XIX. yüzyılın ikinci yarısına ait püskülü dağılmış bir fes
🔘 Fes Türk kültür tarihinde önemli bir yere sahip olup şarkılara, türkülere girmiştir. Devrin şair ve edipleri eserlerinde eğri giyilen, kaşa düşürülen feslerden bahsetmişler, çocuk feslerine nazarlık, muska ve ziynet altını takıldığını yazmışlardır. Başta fes olmadan fotoğraf çektirmenin ise ayıp sayıldığı söylenir.

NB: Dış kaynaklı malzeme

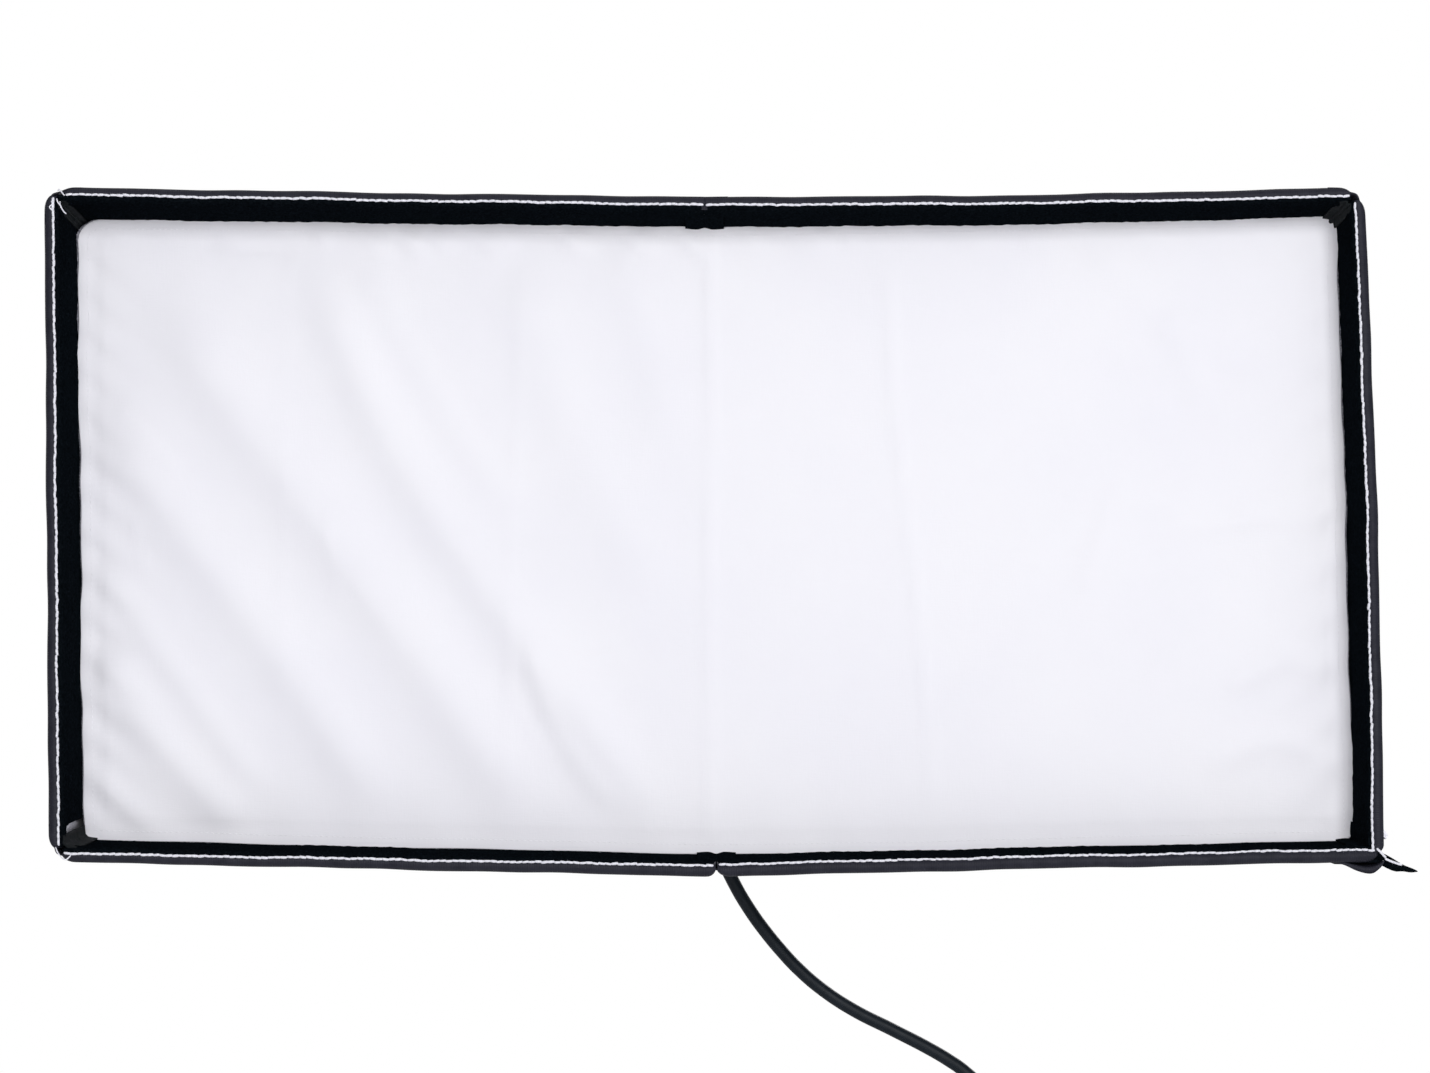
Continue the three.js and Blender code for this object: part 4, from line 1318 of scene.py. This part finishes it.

🔘 Erkeği daha yakışıklı gösterdiği için hakkında şiirler dahi yazılmıştır. Şair Dertli meşhur fes kasidesinde şöyle der:
"Al renkler bahşeder ruhsâre-i hûbâna fes/Benzemez mi şah-ı gülde gonce-i handâna fes Kudret-i mevlâ ile günden güne şöhretlenip/Başların üstünde yer buldu gelip meydâna fes. Fes değil medhiye-i fesden muradım Dertliyâ/Bir vesiledir dua-i Hüsrev ü Hâkâna fes."
🔘 Rıfat Bey'in 'Pek yaraştı eğri sarık eğri fes ' diye başlayan şarkısı dillerdedir. 'Aman aman al fesli/Eşbeh civanım dal fesli' diye başlayan Aydın ve 'İstanbul'dan aldırayım fesini/Nerelerde işiteyim sesini' diye başlayan İstanbul türküsü fesin erkeğe kattığı hüsnü cemali terennüm eder.